I feel that I am not alone in this respect. It is a balancing act of being responsible and effervescent at the same time. I should be thinking about kids. And I do. I think I am absolutely terrified of having one right now. I am having the best time of my life with my wife. I finally have a house, dogs, sports car, big screen TV, and international vacations. I don’t want to give up late poker nights on the weekend. I think a lot about myself and my life. A sperm/egg thingy will really cramp my style and what extra spending money I have. Needless to say I still think about it (the sperm/egg thingy). I am stuck in the middle. And No. I am not about to have the midlife crisis breakdown yet. Life is good and my choices are good. Nothing really big and dramatic happening here. My main problem is a brain that is at times over analytical in situations.

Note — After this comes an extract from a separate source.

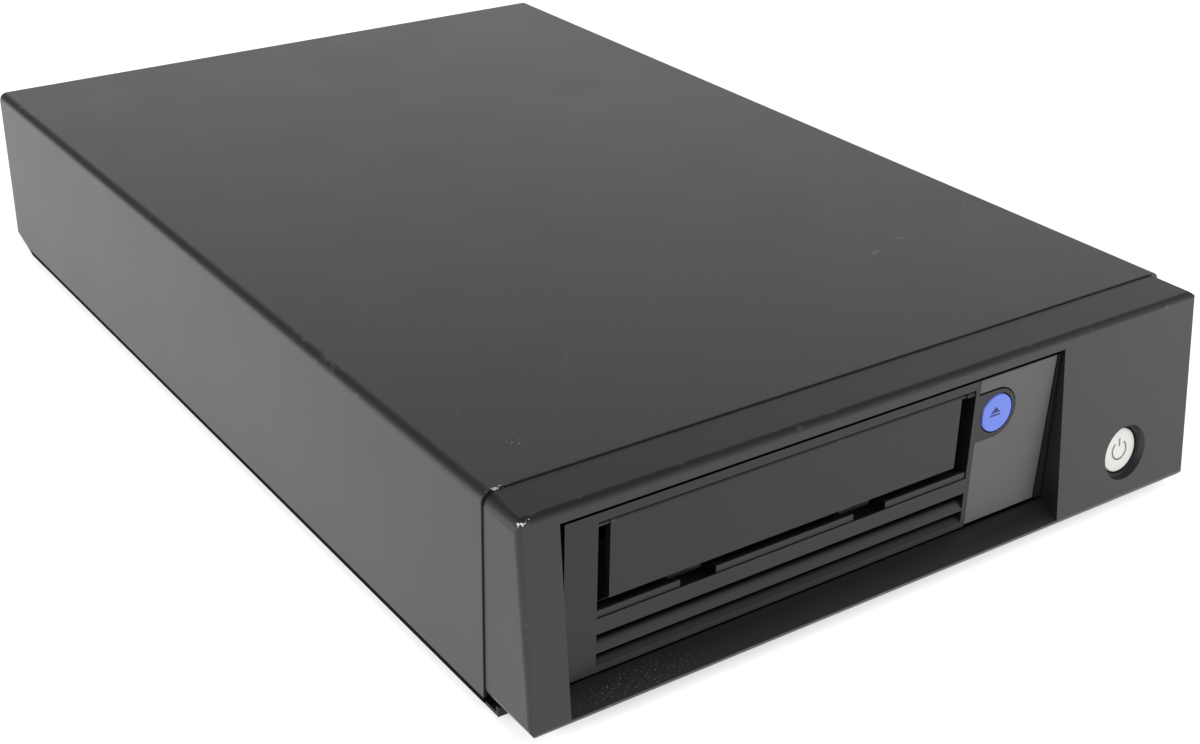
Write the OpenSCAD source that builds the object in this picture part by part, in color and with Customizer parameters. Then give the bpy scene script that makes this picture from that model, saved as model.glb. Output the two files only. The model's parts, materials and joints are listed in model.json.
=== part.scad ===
// Desktop half-height cartridge tape drive
// Origin at the middle of the outline, on the table. X to the right, Y to the back, Z up.

/* [Enclosure] */
// Width over the cover's sides
case_w = 213; // [209:0.5:225]
// Depth from the bezel's lowest front edge to the cover's back edge
case_d = 332; // [326:1:360]
// Height of the cover's top above the table
case_h = 58; // [58:0.5:66]
// Height of the bezel's lower edge above the table
base_h = 4.1; // [3.8:0.1:4.6]
// Thickness of the enclosure's sheet metal
sheet_t = 1; // [0.8:0.1:1.2]
// Outer radius of the cover's two bends
bend_r = 2.6; // [2:0.2:4]
// How far the cover's sides reach below the bezel
skirt = 0.9; // [0.5:0.1:1.2]
// Thickness of the rubber feet
foot_h = 1.3; // [1:0.1:1.6]
// Radius of the rubber feet
foot_r = 8; // [6:0.5:10]

/* [Bezel] */
// Depth of the bezel at its lower edge
bezel_d = 19; // [17:0.5:21]
// How far the bezel's top edge is set back from its lower edge
bezel_lean = 5.95; // [4:0.05:6]
// How far the cover stands proud of the bezel at the seam
bezel_step = 0.4; // [0.2:0.1:0.6]
// How far the bezel's top falls from the seam to its front edge
bezel_droop = 0.54; // [0:0.02:1]
// Wall of the bezel's front
bezel_t = 2.4; // [2:0.1:2.8]
// Outer radius of the bezel's corners
bezel_r = 3.6; // [1.5:0.1:4]
// Gap left of the drive in the bezel's window
window_gap_left = 1.9; // [1:0.1:2.2]
// Gap right of the drive in the bezel's window
window_gap_right = 0.3; // [0.2:0.1:1]
// Gap above the drive in the bezel's window
window_gap_top = 0.75; // [0.4:0.05:1]
// Height of the front lip under the window's ramp
window_lip = 2; // [1.6:0.1:3]

/* [Power button] */
// Radius of the power button's face
power_r = 6.2; // [5:0.1:7]
// Radius of the dished hole's rim
power_rim_r = 7.7; // [7.2:0.1:9]
// Distance of the button's middle from the bezel's right side
power_in = 24.9; // [20:0.1:30]
// Height of the button's middle along the bezel's face
power_up = 14.2; // [12:0.1:18]
// How deep the button's face lies in its hole
power_sink = 2; // [1:0.1:2.4]
// Travel of the power button
power_travel = 1.5; // [0.8:0.1:1.6]

/* [Drive] */
// Width of the drive's body
drive_w = 146; // [145:0.5:147]
// Depth of the drive behind its faceplate's front
drive_d = 204.5; // [203.5:0.5:212]
// Height of the drive's body
drive_h = 41.3; // [41:0.1:42]
// Distance of the drive's body from the cover's left side
drive_left = 14.8; // [14.6:0.1:16]
// Height of the drive's body above the bezel's lower edge
drive_up = 6.8; // [6.6:0.1:7.2]
// Wall of the drive's cast base
cast_t = 2.5; // [2:0.1:2.8]
// Thickness of the drive's sheet metal
shield_t = 0.8; // [0.6:0.1:0.9]

/* [Faceplate] */
// Width of the faceplate
face_w = 149.8; // [149:0.1:150.4]
// Height of the faceplate
face_h = 42.8; // [42.6:0.1:43.2]
// How far the faceplate lies behind the bezel's lowest front edge
face_set = 6.5; // [6.2:0.1:7.5]
// Wall of the faceplate
face_t = 2.4; // [2:0.1:2.6]
// Width of the cartridge slot
slot_w = 112; // [110:0.5:113]
// Distance of the slot from the faceplate's left edge
slot_left = 8.7; // [8:0.1:9.5]
// Height of the slot's sill above the faceplate's lower edge
sill_up = 15.9; // [15.6:0.1:16.2]
// Height of the bar under the slot
sill_bar = 5.1; // [4.6:0.1:5.4]
// Depth over which a louvre slopes out to the front
louvre_d = 2.2; // [1.8:0.1:4]
// Radius of the eject button
eject_r = 5.2; // [4.5:0.1:5.4]
// Travel of the eject button
eject_travel = 1.2; // [0.6:0.1:1.4]

/* [Cartridge] */
// Width of the cartridge that the bay takes
cart_w = 105.4; // [105:0.1:105.8]
// Depth of the cartridge
cart_d = 102; // [101:0.5:102.5]
// Height of the cartridge
cart_h = 21.5; // [21:0.1:21.6]
// Thickness of the door
door_t = 1.8; // [1.6:0.1:2]
// How far the tray lowers the cartridge
tray_drop = 5; // [4:0.1:5]
// How far the cam slider travels
cam_travel = 10; // [8:0.5:10]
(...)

If someone does find my ramblings interesting, then first off, that someone is the coolest, and secondly, it would be a complete surprise. Honestly I am doing this for myself and just seeing what happens in this new medium. I plan on updating this blog weekly. Let’s see how well I keep my word. Then again I am a typical lazy man, sometimes, so says my wife.

Cheers,

Petyr The Great

P.S. The whole greatness thing is only me being silly. I really don’t have delusions of grandeur. I don’t think… I guess I will see.